The Bitext founder said, "Users will want information as it is produced and for their context (for example, for deciding on a vendor for a component or a restaurant right on the spot). This means that in 2012, latency and context are critical. Software performance benefits from today's new processors and infrastructure. But for context, we think the value for our enterprise customers comes from easy integration with third-party applications. As a provider of semantic engines for third parties, how to integrate effectively is a key issue."
But for many enterprise li-censees, integration is less important than deploying systems that work. Valderrábanos said, "I use the word ‘reliability' to describe the systems users actually use. If we are going to say that a product is being criticized for its support service or making business decisions from data displayed on a mobile device, high reliability (high precision and coverage) is key to gaining user confidence and, in the end, usability."
Bitext positions its technology as adding semantic functionality to any existing system. Many vendors advocate a "rip and replace" approach. Bitext's method adds natural language functionality or support for structured and unstructured information to any existing search solution. Its architecture allows the firm's technology to integrate with any enterprise application. That agility makes it possible to add semantic functions to a wide range of enterprise knowledge management applications.
In contrast to some of the companies offering technology that can handle large volumes of social content, Bitext has adopted its methods, based on computational linguistics and natural language processing, to the challenge of big data. "We were born for this," said Valderrábanos.
The company's research has made possible some high-value methods that are a departure from the more traditional methods used by Attensity, Lexalytics and other vendors with semantic big data methods.
The core of the Bitext method is to perform a morphological, syntactic and semantic analysis of a content stream: for example, Twitter messages, Facebook posts, Tumblr content and Web logs. What sets Bitext approach apart is that the company uses the same semantic engine for its solutions: For natural language search, Bitext uses NaturalFinder. For social media analytics, Bitext has developed NaturalOpinions, and for text analytics, the company's product is NaturalExtractor.
The power and flexibility of the Bitext engine enables easy development of new languages. Bitext now offers support for English, Spanish, French, Italian, Portuguese, Brazilian, German and Dutch. In development are languages such as Arabic, traditional Chinese, simplified Chinese and Japanese. What struck me as important is Bitext's ability to handle dialect variants; for example, in Spanish, nuances of Mexican, Columbian and Argentinian are supported. Some of the most widely used social content processing systems are unable to discern dialectal nuances, which can lead to flawed outputs.
In addition, Bitext executes a real-time semantic analysis of a content stream such as Twitter messages, Facebook posts, Tumblr content or Web logs. The Bitext approach extracts reputation information, marketing insights, social insights and even stock market performance predictions.

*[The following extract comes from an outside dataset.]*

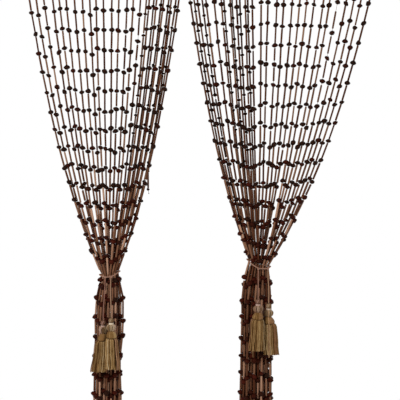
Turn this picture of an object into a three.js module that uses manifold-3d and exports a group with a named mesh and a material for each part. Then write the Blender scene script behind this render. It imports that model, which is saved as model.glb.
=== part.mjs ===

Valderrábanos said, "We support semantic search. Our system enriches traditional search methods with linguistic knowledge, both in the query and the indexing process. And the Bitext system performs automated content classification or tagging of high volumes of data. The system can handle e-mail, data used in customer service environments and social content."
Social media analytics
He continued, "We combine new methods and integrate them with a classical approach-indexing search text and metadata, and taking this approach to new business uses. For example, when analyzing social media, we tag texts with sentiment (positive, negative ... ), category (price, image, product ... ) and other client-requested tags. Then, we index both the raw text and its tags so users can search for positive comments within the category of "customer support." This is an effective way to integrate search into social media analytics, which may seem obvious but is, in our experience, difficult to deliver to the average business professional.
When asked about Bitext and big data, Valderrábanos responded, "In one client engagement, Bitext performs bottom-up analysis of large amounts of text. For example, now we analyze 3 million tweets every morning to extract the names of companies or people, and topics or themes. Each day we discover and present the connections between and among these entities-for example, which companies are related to which topics. This functionality powers intelligence by discovering and connecting information items."
The Bitext system delivers actionable information for the knowledge worker. Valderrábanos explained, "We analyze relevant text bottom-up, extracting entities and concepts or topics. With this general overview of the full set of texts, we help clients define the details of the specs of what the user wants to extract. With this, we give clients a view of what's actually in their data; what's showing up and what's connected to whom, what, when, where, etc."
The Bitext approach makes use of what Valderrábanos calls the "linguistic touch." He said, "We see information retrieval and text analytics as text problems, not as software problems. Our main focus in any project lies on the semantic analysis of valuable text, on the way we approach content (text collections, lexicons, taxonomies, ontologies), rather than on the type of software tools we use."
Big data requires outputs that are more than long laundry lists or tables of data. Bitext's approach supports third-party tools, such as like FusionCharts or Litebi, to convert text analysis into dashboards where users can choose either a top-level view of main issues or a detailed drill-down to the verbatim text. The visualization component integrates with the Bitext alert function so users know when significant new data are available.
One of Bitext's most interesting capabilities is its NaturalOpinions component. Valderrábanos said, "The cornerstone of our offering for volume and latency problems is the fact that NaturalOpinions analyzes thousands of text units (sentences, tweets ... ) per second on a low-level server. Also, NaturalOpinions can be integrated in distributed architectures to maximize throughput. That provides a high-performance refresh rate and is critical in the new world of social media analytics."